I love Harrison’s two songs. “Think for Yourself” like a lot of his early songwriting (e.g., “Don’t Bother Me) has an almost proto-punk quality, sort of melodically dark and cramped. “If I Needed Someone” propelled along by McCartney’s interesting, business like bass-line, the ringing, chiming guitars, and the sweeping three part harmonies, is downright majestic.
As for the obligatory Ringo number, “What Goes On” is the weakest link. It’s tedious and repetitive. It’s always been the Rubber Soul track I’m mostly like to skip listening to. It’s not that it’s too country. It’s that it’s too blah. The Beatles’ cover of Buck Owens’ “Act Naturally” on their preceding record was downright inspired by comparison, as is Harrison’s solo on “Run for Your Life”.

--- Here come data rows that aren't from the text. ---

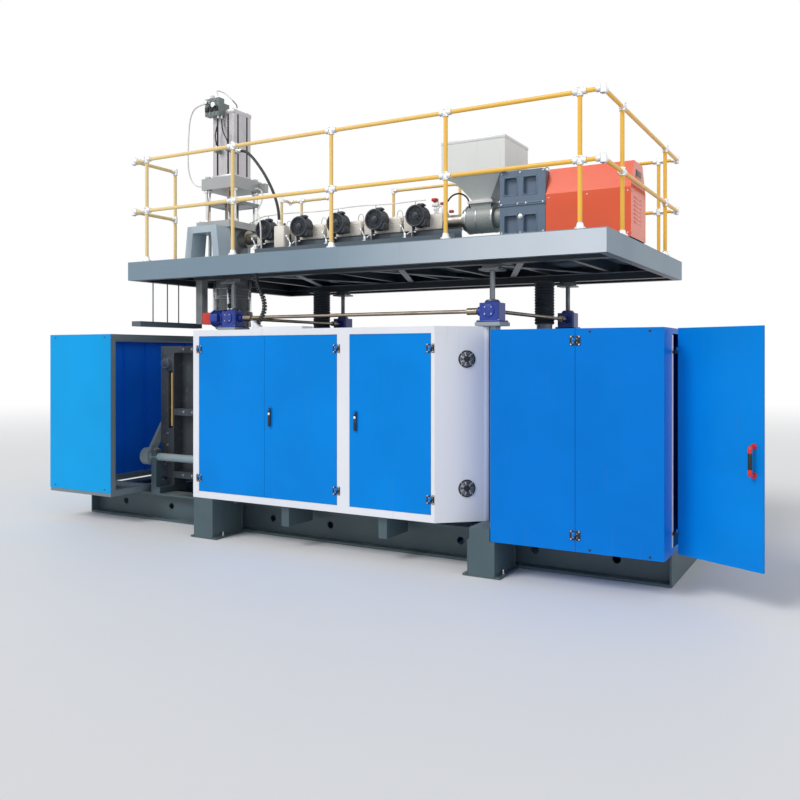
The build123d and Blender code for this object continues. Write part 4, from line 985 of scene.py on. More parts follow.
@dataclass
class CableChain(Hose):
    """The chain of plastic links between the platform and the cabinet; the real chain bends as the platform moves, this
    one keeps one shape.
    """

    pitch: float = 0.026

    def link(self) -> Thing:
        """Two side plates and two cross bars, round the line at the origin.

        Returns:
            One link.
        """
        half = self.diameter / 2
        plate, bar = half * 0.93, half * 0.9
        plates = [block((-half, side * plate - 0.002, -0.011), (half, side * plate + 0.002, 0.011), 0.002)
                  for side in (-1, 1)]
        bars = [block((side * bar - 0.002, -half, -0.005), (side * bar + 0.002, half, 0.005), 0.001)
                for side in (-1, 1)]
        return join(plates + bars)

    def build(self) -> None:
        """Thread links on the line, into one mesh."""
        spots = self.points()
        along = [0.0]
        for before, after in zip(spots[:-1], spots[1:]):
            along.append(along[-1] + (after - before).length)
        core = wire(self.route, self.diameter * 0.3, 2)
        link = self.link()
        count = int(along[-1] / self.pitch)
        places = []
        for index in range(count):
            want = (index + 0.5) * along[-1] / count
            place = max(i for i, value in enumerate(along[:-1]) if value <= want)
            run = spots[place + 1] - spots[place]
            spot = spots[place] + run * ((want - along[place]) / (along[place + 1] - along[place]))
            places.append(aim(tuple(spot), tuple(run.normalized())))
        piece = dress(join([repeat(link, places), core]), "cable_chain_links", self.look)
        low, high = min(p[2] for p in self.route), max(p[2] for p in self.route)
        x, y = self.route[0][:2]
        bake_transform(piece)
        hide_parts(self.node)
        self.route[0]


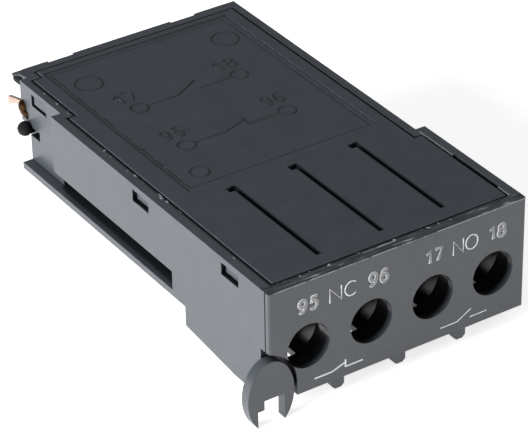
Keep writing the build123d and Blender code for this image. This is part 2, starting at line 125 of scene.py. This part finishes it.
# Circuit signs under the holes: name, middle, normally closed or not, and stroke width
front_signs = [("nc", -10.7, True, 0.3), ("no", 11.5, False, 0.2)]
front_sign_z = 1.6
front_sign_length = 8.4

# Diagram in the label field: Y of each contact, normally closed or not, and its terminals
diagram_contacts = [(41.0, True, ("95", "96")), (54.5, False, ("17", "18"))]
diagram_x = -1.0
diagram_length = 15.0
terminal_reach = 9.1
terminal_radius = 1.4
number_half_width, number_low, number_high, number_stroke = 2.0, 2.5, 5.6, 0.4
diagram_stroke = 0.42
ring_stroke = 0.45
# Plain rings in the label field: X, Y and radius
plain_rings = [(-12.6, 65.5, 2.2), (12.6, 65.5, 2.2), (-12.6, 33.4, 1.5)]
field_z = 18.6
field_relief = 0.09

# Blade at the rear left corner: X of its middle, half its thickness, and its outline in Y and Z
blade_x = -20.1
blade_half = 0.3
blade_outline = [
    (72.7, 14.75), (77.5, 13.5), (77.82, 13.35), (77.89, 13.05), (77.86, 12.35),
    (77.65, 12.08), (77.2, 12.1), (75.2, 13.2), (72.7, 13.8),
]
seat_y, seat_z, seat_radius = (70.7, 72.62), 13.2, 1.0
ball_x, ball_y, ball_z = -20.8, 71.95, 14.35
ball_half_x, ball_half_y, ball_half_z = 0.8, 0.85, 1.15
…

As for “Wait”, which is about 50% Paul and 50% John, it’s pleasant enough (I love the tremolo effect on the guitar). It sounds like a throwback to the days of Beatles ’65 or Beatles VI. This and “We Can Work It Out” (pulled from these sessions for release a single) was one of the last occasions when the pair functioned together as a real songwriting team.
Is Rubber Soul the last proper Beatles album? Revolver finds them being even more experimental and also more individualistic…thus more separate, less collaborative. Ironically Rubber Soul seems a more “mature” album than subsequent ones — it pulls away from the pure pelvic passion and noise of rock. And while subsequent albums move even farther away from boy-girl romantic themes, they remain “adolescent” in the sense that their exploration of mystical and outre themes can be kind of superficial and sensational. You know what I mean? On the order of “Mr. Mojo Risin'” — although the Beatles, on their worst day could never be as stupid as the Doors.